— begin AVAILABLE DATA —

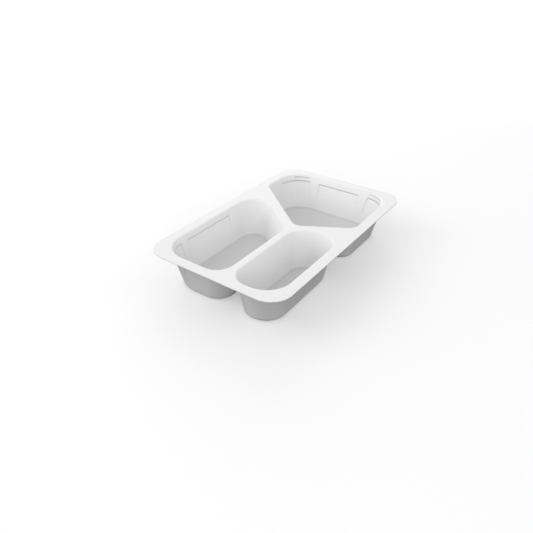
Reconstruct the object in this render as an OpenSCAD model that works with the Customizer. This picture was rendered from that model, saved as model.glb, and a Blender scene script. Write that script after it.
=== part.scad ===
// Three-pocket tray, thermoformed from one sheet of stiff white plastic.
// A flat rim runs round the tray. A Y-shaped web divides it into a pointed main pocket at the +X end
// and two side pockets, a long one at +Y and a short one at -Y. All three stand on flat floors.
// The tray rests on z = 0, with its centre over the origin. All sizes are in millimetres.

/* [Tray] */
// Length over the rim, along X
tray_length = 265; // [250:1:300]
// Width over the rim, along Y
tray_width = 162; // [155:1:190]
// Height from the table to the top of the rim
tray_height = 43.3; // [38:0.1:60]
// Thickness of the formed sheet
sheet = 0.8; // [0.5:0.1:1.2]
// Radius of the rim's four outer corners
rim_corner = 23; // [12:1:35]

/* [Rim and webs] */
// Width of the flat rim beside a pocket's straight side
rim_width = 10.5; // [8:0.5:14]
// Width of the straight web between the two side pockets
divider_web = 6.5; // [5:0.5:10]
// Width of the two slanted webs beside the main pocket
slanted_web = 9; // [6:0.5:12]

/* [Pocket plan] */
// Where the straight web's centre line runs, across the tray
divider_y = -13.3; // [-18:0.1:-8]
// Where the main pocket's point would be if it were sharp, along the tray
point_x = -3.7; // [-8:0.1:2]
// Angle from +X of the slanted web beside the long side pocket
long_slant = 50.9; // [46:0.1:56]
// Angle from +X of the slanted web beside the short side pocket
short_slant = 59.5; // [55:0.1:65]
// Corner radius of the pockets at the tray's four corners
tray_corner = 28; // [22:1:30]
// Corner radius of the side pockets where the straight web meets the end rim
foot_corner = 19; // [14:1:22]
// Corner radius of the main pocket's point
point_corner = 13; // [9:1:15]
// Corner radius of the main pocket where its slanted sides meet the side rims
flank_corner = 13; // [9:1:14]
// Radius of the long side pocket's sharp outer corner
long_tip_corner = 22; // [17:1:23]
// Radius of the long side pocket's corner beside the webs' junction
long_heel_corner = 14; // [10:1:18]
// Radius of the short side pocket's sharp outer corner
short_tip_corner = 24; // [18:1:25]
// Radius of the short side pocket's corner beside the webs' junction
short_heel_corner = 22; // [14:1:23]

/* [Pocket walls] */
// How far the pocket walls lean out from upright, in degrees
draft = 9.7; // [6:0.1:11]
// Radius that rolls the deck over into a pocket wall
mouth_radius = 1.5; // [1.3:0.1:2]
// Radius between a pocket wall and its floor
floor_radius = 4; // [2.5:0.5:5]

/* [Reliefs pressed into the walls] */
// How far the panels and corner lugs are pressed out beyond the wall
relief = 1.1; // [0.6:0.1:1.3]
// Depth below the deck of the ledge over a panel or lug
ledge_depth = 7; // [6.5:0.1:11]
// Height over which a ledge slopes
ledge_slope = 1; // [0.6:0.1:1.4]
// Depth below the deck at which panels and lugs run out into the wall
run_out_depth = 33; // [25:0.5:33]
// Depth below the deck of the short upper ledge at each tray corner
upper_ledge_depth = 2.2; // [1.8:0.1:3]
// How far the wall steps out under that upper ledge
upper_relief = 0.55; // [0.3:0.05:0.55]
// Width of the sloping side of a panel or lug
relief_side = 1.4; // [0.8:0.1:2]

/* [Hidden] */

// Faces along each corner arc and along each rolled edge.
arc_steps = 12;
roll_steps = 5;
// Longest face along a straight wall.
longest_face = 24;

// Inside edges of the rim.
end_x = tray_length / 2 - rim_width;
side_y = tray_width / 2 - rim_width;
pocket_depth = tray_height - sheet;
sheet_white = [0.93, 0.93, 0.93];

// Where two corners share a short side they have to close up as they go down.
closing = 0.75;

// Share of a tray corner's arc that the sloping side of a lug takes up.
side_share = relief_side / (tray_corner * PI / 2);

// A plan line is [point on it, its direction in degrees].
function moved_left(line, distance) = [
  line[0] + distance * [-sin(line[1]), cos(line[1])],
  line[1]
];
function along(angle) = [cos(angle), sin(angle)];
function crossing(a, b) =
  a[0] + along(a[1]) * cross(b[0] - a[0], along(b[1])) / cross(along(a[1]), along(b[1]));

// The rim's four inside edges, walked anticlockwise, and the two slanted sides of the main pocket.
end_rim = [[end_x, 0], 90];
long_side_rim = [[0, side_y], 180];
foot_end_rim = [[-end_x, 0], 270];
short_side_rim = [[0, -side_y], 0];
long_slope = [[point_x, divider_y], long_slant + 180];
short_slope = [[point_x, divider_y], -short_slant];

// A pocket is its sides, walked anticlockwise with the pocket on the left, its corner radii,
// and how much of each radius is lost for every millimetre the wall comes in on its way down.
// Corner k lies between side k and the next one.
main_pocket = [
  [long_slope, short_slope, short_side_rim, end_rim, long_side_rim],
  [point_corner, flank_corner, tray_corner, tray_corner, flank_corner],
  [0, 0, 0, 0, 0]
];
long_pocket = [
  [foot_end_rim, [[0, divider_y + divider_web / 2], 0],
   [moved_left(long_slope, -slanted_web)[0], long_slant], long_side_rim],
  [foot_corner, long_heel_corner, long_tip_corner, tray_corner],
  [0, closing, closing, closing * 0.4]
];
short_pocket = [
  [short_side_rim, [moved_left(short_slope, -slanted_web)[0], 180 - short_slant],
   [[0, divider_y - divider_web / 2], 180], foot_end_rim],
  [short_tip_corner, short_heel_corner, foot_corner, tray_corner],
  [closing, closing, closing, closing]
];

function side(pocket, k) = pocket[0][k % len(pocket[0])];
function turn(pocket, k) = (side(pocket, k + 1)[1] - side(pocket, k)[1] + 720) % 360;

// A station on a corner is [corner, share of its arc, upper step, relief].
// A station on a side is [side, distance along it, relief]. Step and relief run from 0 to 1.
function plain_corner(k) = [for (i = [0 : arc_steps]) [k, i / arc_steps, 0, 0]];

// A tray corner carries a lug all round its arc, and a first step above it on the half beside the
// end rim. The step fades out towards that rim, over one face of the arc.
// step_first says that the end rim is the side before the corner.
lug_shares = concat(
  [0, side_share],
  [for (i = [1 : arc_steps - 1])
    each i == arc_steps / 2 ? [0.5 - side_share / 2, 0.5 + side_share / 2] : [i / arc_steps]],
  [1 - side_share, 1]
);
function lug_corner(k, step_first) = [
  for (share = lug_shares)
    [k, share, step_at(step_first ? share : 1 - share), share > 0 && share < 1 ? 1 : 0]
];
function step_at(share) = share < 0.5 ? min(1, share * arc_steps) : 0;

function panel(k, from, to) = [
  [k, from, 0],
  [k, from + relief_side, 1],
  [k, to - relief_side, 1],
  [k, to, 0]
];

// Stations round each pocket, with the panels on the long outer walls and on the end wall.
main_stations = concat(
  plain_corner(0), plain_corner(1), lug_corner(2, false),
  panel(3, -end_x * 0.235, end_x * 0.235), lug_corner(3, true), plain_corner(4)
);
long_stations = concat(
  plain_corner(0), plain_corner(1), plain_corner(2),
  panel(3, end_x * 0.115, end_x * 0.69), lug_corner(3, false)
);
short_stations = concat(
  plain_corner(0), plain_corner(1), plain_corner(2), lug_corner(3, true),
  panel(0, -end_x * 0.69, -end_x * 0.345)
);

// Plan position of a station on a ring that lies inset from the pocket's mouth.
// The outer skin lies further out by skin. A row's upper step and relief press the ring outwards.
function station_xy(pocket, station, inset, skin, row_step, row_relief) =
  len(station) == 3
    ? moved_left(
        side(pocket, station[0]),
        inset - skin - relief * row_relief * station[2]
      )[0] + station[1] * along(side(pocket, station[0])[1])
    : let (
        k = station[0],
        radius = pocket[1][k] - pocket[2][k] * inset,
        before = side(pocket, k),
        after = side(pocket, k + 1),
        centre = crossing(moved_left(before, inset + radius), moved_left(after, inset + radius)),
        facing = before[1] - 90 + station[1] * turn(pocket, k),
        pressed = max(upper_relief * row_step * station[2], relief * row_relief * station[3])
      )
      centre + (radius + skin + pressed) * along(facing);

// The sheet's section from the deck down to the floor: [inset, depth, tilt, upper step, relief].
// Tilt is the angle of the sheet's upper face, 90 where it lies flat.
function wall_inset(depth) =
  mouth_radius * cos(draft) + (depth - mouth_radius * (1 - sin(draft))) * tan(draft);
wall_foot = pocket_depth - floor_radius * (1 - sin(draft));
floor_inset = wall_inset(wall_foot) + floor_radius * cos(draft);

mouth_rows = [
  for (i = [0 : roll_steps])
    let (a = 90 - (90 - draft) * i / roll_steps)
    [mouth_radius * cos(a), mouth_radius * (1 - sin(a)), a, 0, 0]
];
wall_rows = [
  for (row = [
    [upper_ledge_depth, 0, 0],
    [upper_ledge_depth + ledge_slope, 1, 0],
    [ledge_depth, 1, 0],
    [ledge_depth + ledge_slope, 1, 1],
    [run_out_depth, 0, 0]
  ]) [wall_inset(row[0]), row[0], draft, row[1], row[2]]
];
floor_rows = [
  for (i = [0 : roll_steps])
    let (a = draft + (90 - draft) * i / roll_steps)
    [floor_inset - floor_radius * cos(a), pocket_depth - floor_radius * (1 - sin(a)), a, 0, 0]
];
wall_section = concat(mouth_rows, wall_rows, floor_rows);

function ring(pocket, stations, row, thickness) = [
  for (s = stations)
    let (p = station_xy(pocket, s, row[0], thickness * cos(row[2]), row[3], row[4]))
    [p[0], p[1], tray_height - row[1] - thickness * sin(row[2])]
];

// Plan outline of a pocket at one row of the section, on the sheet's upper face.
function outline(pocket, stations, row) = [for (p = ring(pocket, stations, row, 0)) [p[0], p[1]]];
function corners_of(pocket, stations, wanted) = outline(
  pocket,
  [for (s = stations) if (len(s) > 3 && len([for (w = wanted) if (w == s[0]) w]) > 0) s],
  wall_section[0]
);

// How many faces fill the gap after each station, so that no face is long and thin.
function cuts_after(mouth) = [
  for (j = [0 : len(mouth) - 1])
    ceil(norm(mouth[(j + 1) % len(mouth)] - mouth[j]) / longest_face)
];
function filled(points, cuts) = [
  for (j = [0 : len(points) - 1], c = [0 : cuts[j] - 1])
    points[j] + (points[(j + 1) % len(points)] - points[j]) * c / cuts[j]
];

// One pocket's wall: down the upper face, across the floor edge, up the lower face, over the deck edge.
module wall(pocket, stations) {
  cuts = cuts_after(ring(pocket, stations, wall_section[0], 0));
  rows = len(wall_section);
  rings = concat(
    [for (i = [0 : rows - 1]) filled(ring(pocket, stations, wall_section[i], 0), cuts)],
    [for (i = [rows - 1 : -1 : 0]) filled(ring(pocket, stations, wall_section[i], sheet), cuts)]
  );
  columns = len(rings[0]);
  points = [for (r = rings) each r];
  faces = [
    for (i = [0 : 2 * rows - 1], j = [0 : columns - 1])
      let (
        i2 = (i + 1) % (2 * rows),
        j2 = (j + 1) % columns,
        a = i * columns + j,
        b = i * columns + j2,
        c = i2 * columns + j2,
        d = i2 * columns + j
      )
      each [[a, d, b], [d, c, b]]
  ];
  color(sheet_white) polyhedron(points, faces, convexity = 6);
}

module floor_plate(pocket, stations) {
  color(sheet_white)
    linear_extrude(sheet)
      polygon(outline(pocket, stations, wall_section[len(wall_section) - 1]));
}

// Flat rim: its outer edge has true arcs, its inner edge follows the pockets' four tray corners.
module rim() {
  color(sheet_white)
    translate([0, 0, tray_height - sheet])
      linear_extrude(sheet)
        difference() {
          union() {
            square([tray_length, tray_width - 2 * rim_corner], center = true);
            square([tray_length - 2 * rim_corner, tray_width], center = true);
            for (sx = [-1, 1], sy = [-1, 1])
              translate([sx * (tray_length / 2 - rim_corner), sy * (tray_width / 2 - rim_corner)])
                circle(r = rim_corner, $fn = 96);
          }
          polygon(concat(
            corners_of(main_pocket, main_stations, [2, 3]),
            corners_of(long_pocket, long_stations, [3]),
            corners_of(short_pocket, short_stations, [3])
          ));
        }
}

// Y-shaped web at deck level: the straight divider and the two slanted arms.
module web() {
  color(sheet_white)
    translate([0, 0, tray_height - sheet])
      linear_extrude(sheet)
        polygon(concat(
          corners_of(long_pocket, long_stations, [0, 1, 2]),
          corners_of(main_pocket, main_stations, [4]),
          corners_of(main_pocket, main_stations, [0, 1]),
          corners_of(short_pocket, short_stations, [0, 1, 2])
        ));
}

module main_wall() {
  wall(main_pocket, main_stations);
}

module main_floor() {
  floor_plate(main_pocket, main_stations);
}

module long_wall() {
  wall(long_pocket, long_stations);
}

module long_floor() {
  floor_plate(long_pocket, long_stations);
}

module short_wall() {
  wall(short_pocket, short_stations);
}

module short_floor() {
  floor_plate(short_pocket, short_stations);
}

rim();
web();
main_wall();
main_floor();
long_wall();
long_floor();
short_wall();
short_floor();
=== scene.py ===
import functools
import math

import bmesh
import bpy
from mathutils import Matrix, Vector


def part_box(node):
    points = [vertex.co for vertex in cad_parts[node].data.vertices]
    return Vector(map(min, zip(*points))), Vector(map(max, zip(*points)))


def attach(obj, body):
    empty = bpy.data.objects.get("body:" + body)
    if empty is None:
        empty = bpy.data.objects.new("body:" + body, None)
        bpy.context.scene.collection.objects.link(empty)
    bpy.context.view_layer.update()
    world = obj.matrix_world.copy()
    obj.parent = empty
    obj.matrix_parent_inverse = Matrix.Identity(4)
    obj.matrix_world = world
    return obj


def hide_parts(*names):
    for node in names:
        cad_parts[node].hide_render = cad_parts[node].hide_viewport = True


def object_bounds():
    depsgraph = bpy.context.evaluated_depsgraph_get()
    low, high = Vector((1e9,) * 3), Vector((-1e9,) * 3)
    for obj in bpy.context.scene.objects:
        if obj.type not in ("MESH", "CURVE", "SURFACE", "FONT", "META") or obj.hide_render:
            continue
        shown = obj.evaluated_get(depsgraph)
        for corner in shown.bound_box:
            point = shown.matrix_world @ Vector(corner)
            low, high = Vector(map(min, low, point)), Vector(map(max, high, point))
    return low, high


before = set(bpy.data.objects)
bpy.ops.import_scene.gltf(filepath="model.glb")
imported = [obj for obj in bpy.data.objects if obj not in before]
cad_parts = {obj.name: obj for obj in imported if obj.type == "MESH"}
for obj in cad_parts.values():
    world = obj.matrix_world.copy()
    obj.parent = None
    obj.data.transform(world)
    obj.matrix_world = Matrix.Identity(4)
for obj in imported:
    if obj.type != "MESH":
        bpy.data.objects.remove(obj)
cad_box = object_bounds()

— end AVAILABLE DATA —
— begin AVAILABLE DATA —

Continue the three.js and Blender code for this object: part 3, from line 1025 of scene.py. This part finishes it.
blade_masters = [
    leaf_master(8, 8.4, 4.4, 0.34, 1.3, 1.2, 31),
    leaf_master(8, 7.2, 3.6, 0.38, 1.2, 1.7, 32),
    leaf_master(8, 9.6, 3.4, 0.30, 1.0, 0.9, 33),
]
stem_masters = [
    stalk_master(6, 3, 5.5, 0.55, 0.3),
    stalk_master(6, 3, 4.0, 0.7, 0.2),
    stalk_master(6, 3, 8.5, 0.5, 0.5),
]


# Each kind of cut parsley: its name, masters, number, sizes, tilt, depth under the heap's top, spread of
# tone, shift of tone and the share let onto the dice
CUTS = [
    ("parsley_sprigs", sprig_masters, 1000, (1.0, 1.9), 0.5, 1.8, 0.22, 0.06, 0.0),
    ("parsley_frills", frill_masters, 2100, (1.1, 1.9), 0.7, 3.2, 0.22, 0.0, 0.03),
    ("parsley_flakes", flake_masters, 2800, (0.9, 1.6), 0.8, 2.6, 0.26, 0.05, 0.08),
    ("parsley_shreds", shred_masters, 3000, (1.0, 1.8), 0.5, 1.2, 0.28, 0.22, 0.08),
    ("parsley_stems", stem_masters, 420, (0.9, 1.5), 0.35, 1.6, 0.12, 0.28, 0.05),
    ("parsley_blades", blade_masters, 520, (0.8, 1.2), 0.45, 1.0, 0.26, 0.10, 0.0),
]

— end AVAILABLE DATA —

§ REQUEST: Show every line of the listing in which the string "depsgraph" can be found.

§ COMPLETE OUTPUT:
    depsgraph = bpy.context.evaluated_depsgraph_get()
        shown = obj.evaluated_get(depsgraph)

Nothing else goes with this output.